= Aim of the exercise =
Copy each line exactly. Leave nothing out.

= Given material =
------------------------------
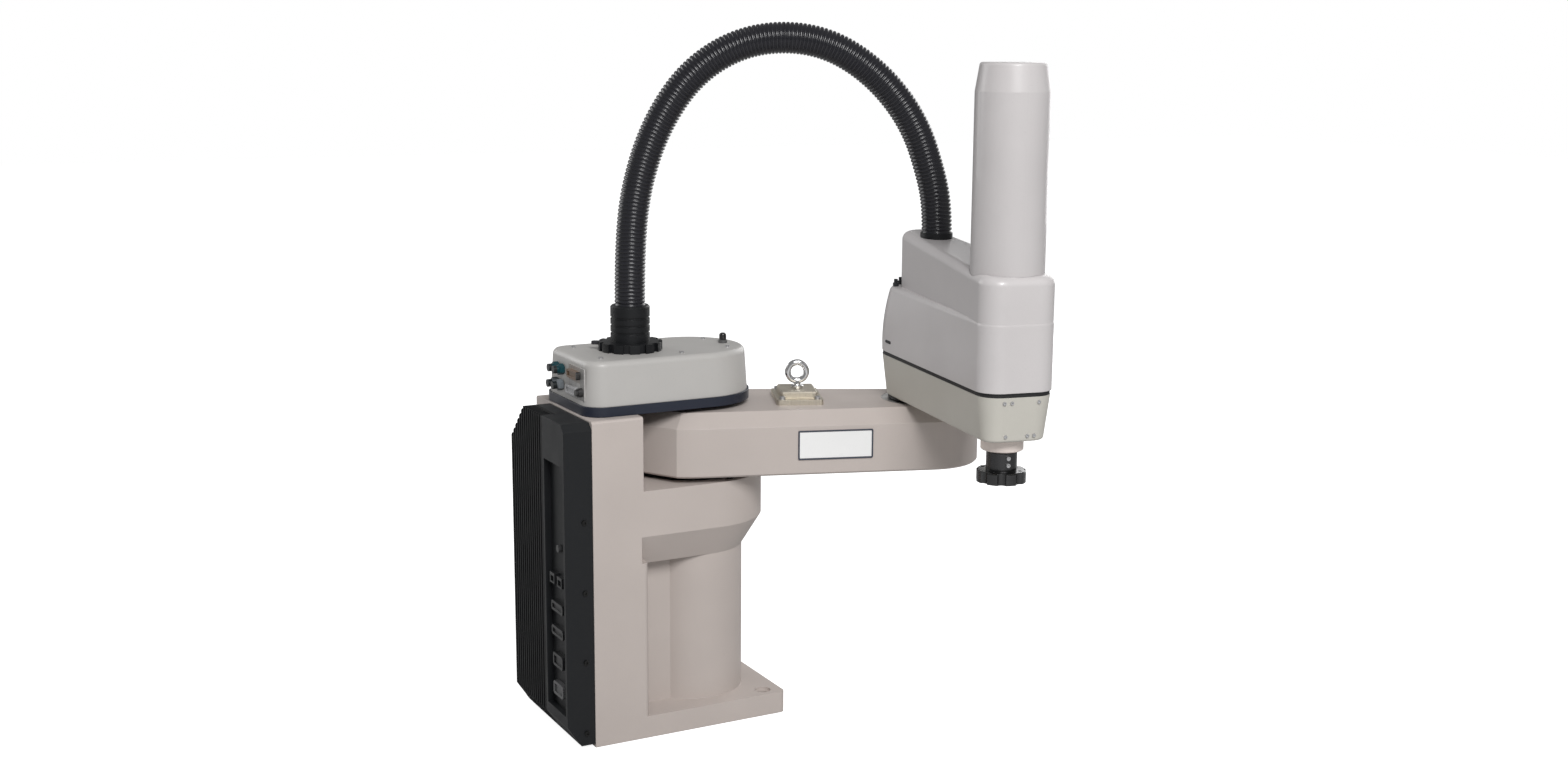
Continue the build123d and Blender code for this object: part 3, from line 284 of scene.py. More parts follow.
def paint(name, base, roughness, peel, edge_radius=0.0012, coat=0.0, specular=0.45):
    """Baked paint: slow colour drift, fine speckle, orange peel, and edges painted lighter, partly as
    worn paint and partly as a painted highlight.
    """
    shader = Shader(name, roughness, specular=specular, coat=coat)
    drift = shader.ramp(shader.noise(7.0, 3.0), 0.3, 0.7)
    body = shader.mix(drift, tint(base, 0.955), tint(base, 1.03))
    speckle = shader.ramp(shader.noise(420.0, 4.0), 0.60, 0.78, 0.0, 0.5)
    body = shader.mix(speckle, body, tint(base, 0.9))
    # Edges are painted lighter in patches: partly worn paint, partly a painted highlight along the
    # rounded edges.
    normal, edge = shader.edge(edge_radius)
    wear_and_highlight = shader.ramp(shader.noise(60.0, 5.0), 0.45, 0.75, 0.0, 0.35)
    share = math_node(shader.tree, "MULTIPLY", edge, wear_and_highlight)
    shader.colour(shader.mix(share, body, tint(base, 1.25)))
    handled = shader.noise(18.0, 6.0)
    shader.roughness(shader.ramp(handled, 0.3, 0.7, roughness - 0.05, roughness + 0.07))
    shader.bump(shader.noise(650.0, 2.0), peel, 0.5, normal)
    return shader.material


def metal(name, base, roughness, stretch, anisotropic=0.0, edge_radius=0.0005):
    """Turned, ground or anodised metal with fine tool marks along one direction."""
    shader = Shader(name, roughness, metallic=1.0)
    shader.surface.inputs["Anisotropic"].default_value = anisotropic
    marks = shader.noise(90.0, 6.0, shader.mapping(stretch))
    shader.colour(shader.mix(shader.ramp(marks, 0.3, 0.7), tint(base, 0.86), tint(base, 1.08)))
    shader.roughness(shader.ramp(marks, 0.3, 0.7, roughness - 0.06, roughness + 0.09))
    normal, _ = shader.edge(edge_radius)
    shader.bump(marks, 0.00002, 0.35, normal)
    return shader.material


def moulded(name, base, roughness, grain=900.0, specular=0.45):
    """Moulded plastic or rubber with a faint grain."""
    shader = Shader(name, roughness, specular=specular)
    cloud = shader.noise(25.0, 4.0)
    shader.colour(shader.mix(shader.ramp(cloud, 0.3, 0.7), tint(base, 0.9), tint(base, 1.12)))
    shader.roughness(shader.ramp(cloud, 0.3, 0.7, roughness - 0.04, roughness + 0.08))
    normal, _ = shader.edge(0.0005)
    shader.bump(shader.noise(grain, 3.0), 0.00003, 0.4, normal)
    return shader.material


def fine_moulding(shader):
    """Softens the edges of a small moulding and gives it a faint grain."""
    normal, _ = shader.edge(0.0004)
    shader.bump(shader.noise(700.0, 2.0), 0.00002, 0.3, normal)
    return shader.material


def lamp_lens():
    """A grey socket under a smoked lens."""
    shader = Shader("lamp_lens", 0.16, coat=0.4)
    socket, smoked, dust = (0.10, 0.10, 0.10), (0.010, 0.010, 0.011), (0.014, 0.014, 0.015)
    grain = shader.ramp(shader.noise(300.0, 3.0), 0.3, 0.7, 0.0, 0.2)
    body = shader.mix(shader.beyond("Z", LAMP_SOCKET_TOP), socket, smoked)
    shader.colour(shader.mix(grain, body, dust))
    return fine_moulding(shader)


def rear_connectors(plate_colour):
    """A painted plate with a brown shell above, a plated shell below and a black round plug."""
    shader = Shader("rear_connectors", 0.40)
    plated, brown, black = (0.42, 0.42, 0.43), (0.16, 0.095, 0.055), (0.012, 0.012, 0.013)
    dust = (0.10, 0.095, 0.09)
    grain = shader.ramp(shader.noise(240.0, 4.0), 0.3, 0.7, 0.0, 0.35)
    low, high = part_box("user_connectors")
    body = shader.mix(shader.beyond("Z", middle("user_connectors").z), plated, brown)
    body = shader.mix(shader.beyond("Y", low[1] + PLUG_WIDTH), black, body)
    body = shader.mix(shader.beyond("X", high[0] - PLATE_DEPTH), body, plate_colour)
    shader.colour(shader.mix(grain, body, dust))
    return fine_moulding(shader)


def rear_fittings():
    """Teal push-in fittings above plated ones, all with black release rings."""
    shader = Shader("rear_fittings", 0.34)
    plated, teal, black = (0.20, 0.22, 0.24), (0.003, 0.045, 0.058), (0.010, 0.011, 0.012)
    dust = (0.012, 0.030, 0.036)
    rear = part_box("air_fittings")[0][0]
    grain = shader.ramp(shader.noise(260.0, 4.0), 0.3, 0.7, 0.0, 0.3)
    body = shader.mix(shader.beyond("Z", middle("air_fittings").z), plated, teal)
    body = shader.mix(shader.beyond("X", rear + RELEASE_RING), black, body)
    shader.colour(shader.mix(grain, body, dust))
    return fine_moulding(shader)


def panel_sockets():
    """Black sockets, the lowest with plated shells."""
    shader = Shader("panel_sockets", 0.42)
    plated, black, dust = (0.12, 0.12, 0.125), (0.009, 0.0095, 0.011), (0.012, 0.012, 0.013)
    grain = shader.ramp(shader.noise(900.0, 3.0), 0.35, 0.7)
    body = shader.mix(shader.beyond("Z", PLATED_TOP), plated, black)
    shader.colour(shader.mix(grain, body, dust))
    return fine_moulding(shader)


def hose_plastic():
    """Satin black hose, dustier in its grooves."""
    shader = Shader("hose_plastic", 0.58, specular=0.36)
    black, dusty = (0.0070, 0.0078, 0.0092), (0.012, 0.012, 0.013)
    groove = shader.tree.nodes.new("ShaderNodeAttribute")
    groove.attribute_name = "groove"
    dust = shader.ramp(groove.outputs["Fac"], 0.35, 1.0, 0.0, 0.55)
    shader.colour(shader.mix(dust, black, dusty))
    patches = shader.ramp(shader.noise(45.0, 5.0), 0.35, 0.7, 0.50, 0.68)
    shader.roughness(patches)
    shader.bump(shader.noise(500.0, 3.0), 0.00003, 0.35)
    return shader.material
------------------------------
= Written answer =
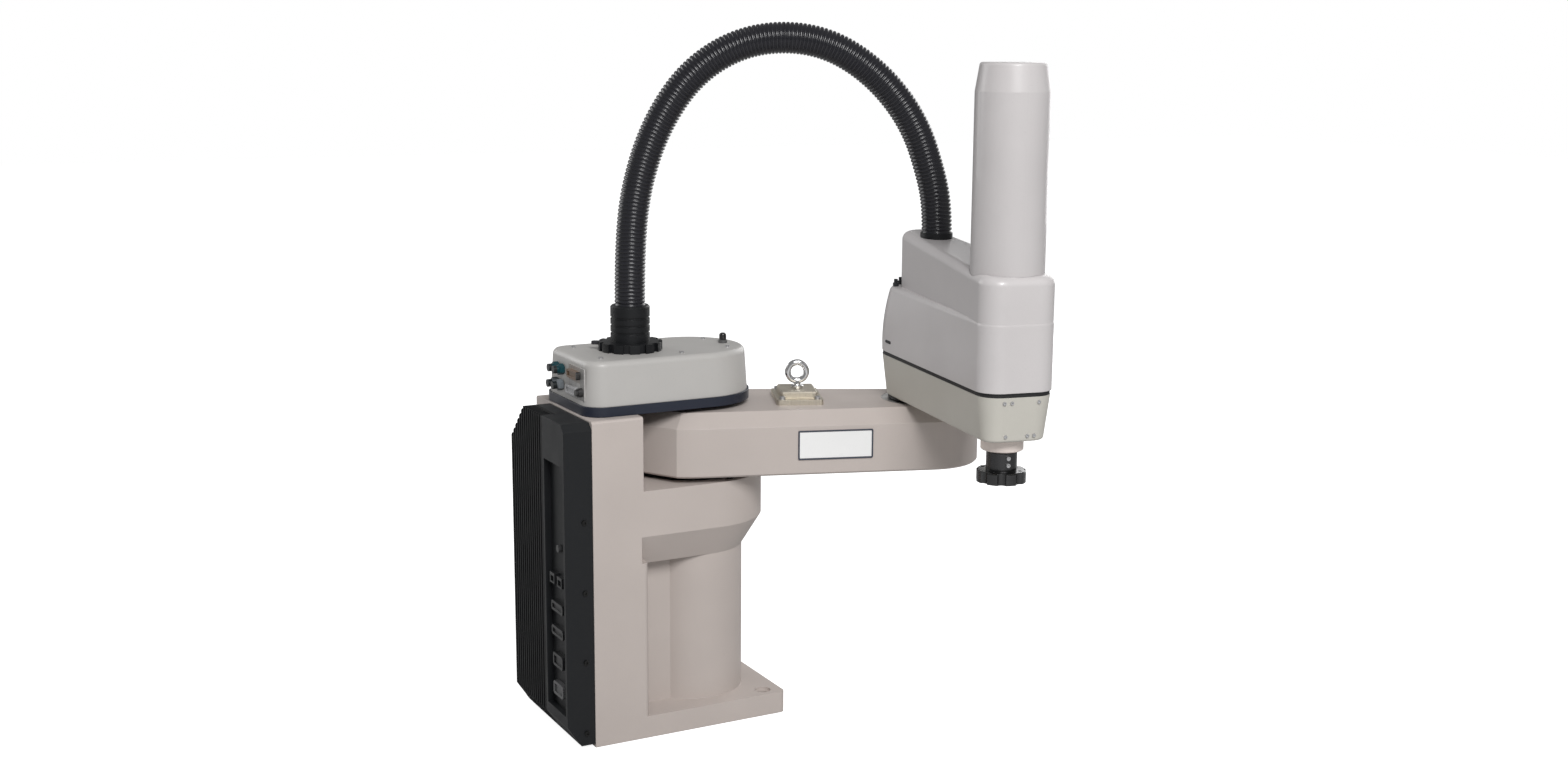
Continue the build123d and Blender code for this object: part 3, from line 284 of scene.py. More parts follow.
def paint(name, base, roughness, peel, edge_radius=0.0012, coat=0.0, specular=0.45):
    """Baked paint: slow colour drift, fine speckle, orange peel, and edges painted lighter, partly as
    worn paint and partly as a painted highlight.
    """
    shader = Shader(name, roughness, specular=specular, coat=coat)
    drift = shader.ramp(shader.noise(7.0, 3.0), 0.3, 0.7)
    body = shader.mix(drift, tint(base, 0.955), tint(base, 1.03))
    speckle = shader.ramp(shader.noise(420.0, 4.0), 0.60, 0.78, 0.0, 0.5)
    body = shader.mix(speckle, body, tint(base, 0.9))
    # Edges are painted lighter in patches: partly worn paint, partly a painted highlight along the
    # rounded edges.
    normal, edge = shader.edge(edge_radius)
    wear_and_highlight = shader.ramp(shader.noise(60.0, 5.0), 0.45, 0.75, 0.0, 0.35)
    share = math_node(shader.tree, "MULTIPLY", edge, wear_and_highlight)
    shader.colour(shader.mix(share, body, tint(base, 1.25)))
    handled = shader.noise(18.0, 6.0)
    shader.roughness(shader.ramp(handled, 0.3, 0.7, roughness - 0.05, roughness + 0.07))
    shader.bump(shader.noise(650.0, 2.0), peel, 0.5, normal)
    return shader.material


def metal(name, base, roughness, stretch, anisotropic=0.0, edge_radius=0.0005):
    """Turned, ground or anodised metal with fine tool marks along one direction."""
    shader = Shader(name, roughness, metallic=1.0)
    shader.surface.inputs["Anisotropic"].default_value = anisotropic
    marks = shader.noise(90.0, 6.0, shader.mapping(stretch))
    shader.colour(shader.mix(shader.ramp(marks, 0.3, 0.7), tint(base, 0.86), tint(base, 1.08)))
    shader.roughness(shader.ramp(marks, 0.3, 0.7, roughness - 0.06, roughness + 0.09))
    normal, _ = shader.edge(edge_radius)
    shader.bump(marks, 0.00002, 0.35, normal)
    return shader.material


def moulded(name, base, roughness, grain=900.0, specular=0.45):
    """Moulded plastic or rubber with a faint grain."""
    shader = Shader(name, roughness, specular=specular)
    cloud = shader.noise(25.0, 4.0)
    shader.colour(shader.mix(shader.ramp(cloud, 0.3, 0.7), tint(base, 0.9), tint(base, 1.12)))
    shader.roughness(shader.ramp(cloud, 0.3, 0.7, roughness - 0.04, roughness + 0.08))
    normal, _ = shader.edge(0.0005)
    shader.bump(shader.noise(grain, 3.0), 0.00003, 0.4, normal)
    return shader.material


def fine_moulding(shader):
    """Softens the edges of a small moulding and gives it a faint grain."""
    normal, _ = shader.edge(0.0004)
    shader.bump(shader.noise(700.0, 2.0), 0.00002, 0.3, normal)
    return shader.material


def lamp_lens():
    """A grey socket under a smoked lens."""
    shader = Shader("lamp_lens", 0.16, coat=0.4)
    socket, smoked, dust = (0.10, 0.10, 0.10), (0.010, 0.010, 0.011), (0.014, 0.014, 0.015)
    grain = shader.ramp(shader.noise(300.0, 3.0), 0.3, 0.7, 0.0, 0.2)
    body = shader.mix(shader.beyond("Z", LAMP_SOCKET_TOP), socket, smoked)
    shader.colour(shader.mix(grain, body, dust))
    return fine_moulding(shader)


def rear_connectors(plate_colour):
    """A painted plate with a brown shell above, a plated shell below and a black round plug."""
    shader = Shader("rear_connectors", 0.40)
    plated, brown, black = (0.42, 0.42, 0.43), (0.16, 0.095, 0.055), (0.012, 0.012, 0.013)
    dust = (0.10, 0.095, 0.09)
    grain = shader.ramp(shader.noise(240.0, 4.0), 0.3, 0.7, 0.0, 0.35)
    low, high = part_box("user_connectors")
    body = shader.mix(shader.beyond("Z", middle("user_connectors").z), plated, brown)
    body = shader.mix(shader.beyond("Y", low[1] + PLUG_WIDTH), black, body)
    body = shader.mix(shader.beyond("X", high[0] - PLATE_DEPTH), body, plate_colour)
    shader.colour(shader.mix(grain, body, dust))
    return fine_moulding(shader)


def rear_fittings():
    """Teal push-in fittings above plated ones, all with black release rings."""
    shader = Shader("rear_fittings", 0.34)
    plated, teal, black = (0.20, 0.22, 0.24), (0.003, 0.045, 0.058), (0.010, 0.011, 0.012)
    dust = (0.012, 0.030, 0.036)
    rear = part_box("air_fittings")[0][0]
    grain = shader.ramp(shader.noise(260.0, 4.0), 0.3, 0.7, 0.0, 0.3)
    body = shader.mix(shader.beyond("Z", middle("air_fittings").z), plated, teal)
    body = shader.mix(shader.beyond("X", rear + RELEASE_RING), black, body)
    shader.colour(shader.mix(grain, body, dust))
    return fine_moulding(shader)


def panel_sockets():
    """Black sockets, the lowest with plated shells."""
    shader = Shader("panel_sockets", 0.42)
    plated, black, dust = (0.12, 0.12, 0.125), (0.009, 0.0095, 0.011), (0.012, 0.012, 0.013)
    grain = shader.ramp(shader.noise(900.0, 3.0), 0.35, 0.7)
    body = shader.mix(shader.beyond("Z", PLATED_TOP), plated, black)
    shader.colour(shader.mix(grain, body, dust))
    return fine_moulding(shader)


def hose_plastic():
    """Satin black hose, dustier in its grooves."""
    shader = Shader("hose_plastic", 0.58, specular=0.36)
    black, dusty = (0.0070, 0.0078, 0.0092), (0.012, 0.012, 0.013)
    groove = shader.tree.nodes.new("ShaderNodeAttribute")
    groove.attribute_name = "groove"
    dust = shader.ramp(groove.outputs["Fac"], 0.35, 1.0, 0.0, 0.55)
    shader.colour(shader.mix(dust, black, dusty))
    patches = shader.ramp(shader.noise(45.0, 5.0), 0.35, 0.7, 0.50, 0.68)
    shader.roughness(patches)
    shader.bump(shader.noise(500.0, 3.0), 0.00003, 0.35)
    return shader.material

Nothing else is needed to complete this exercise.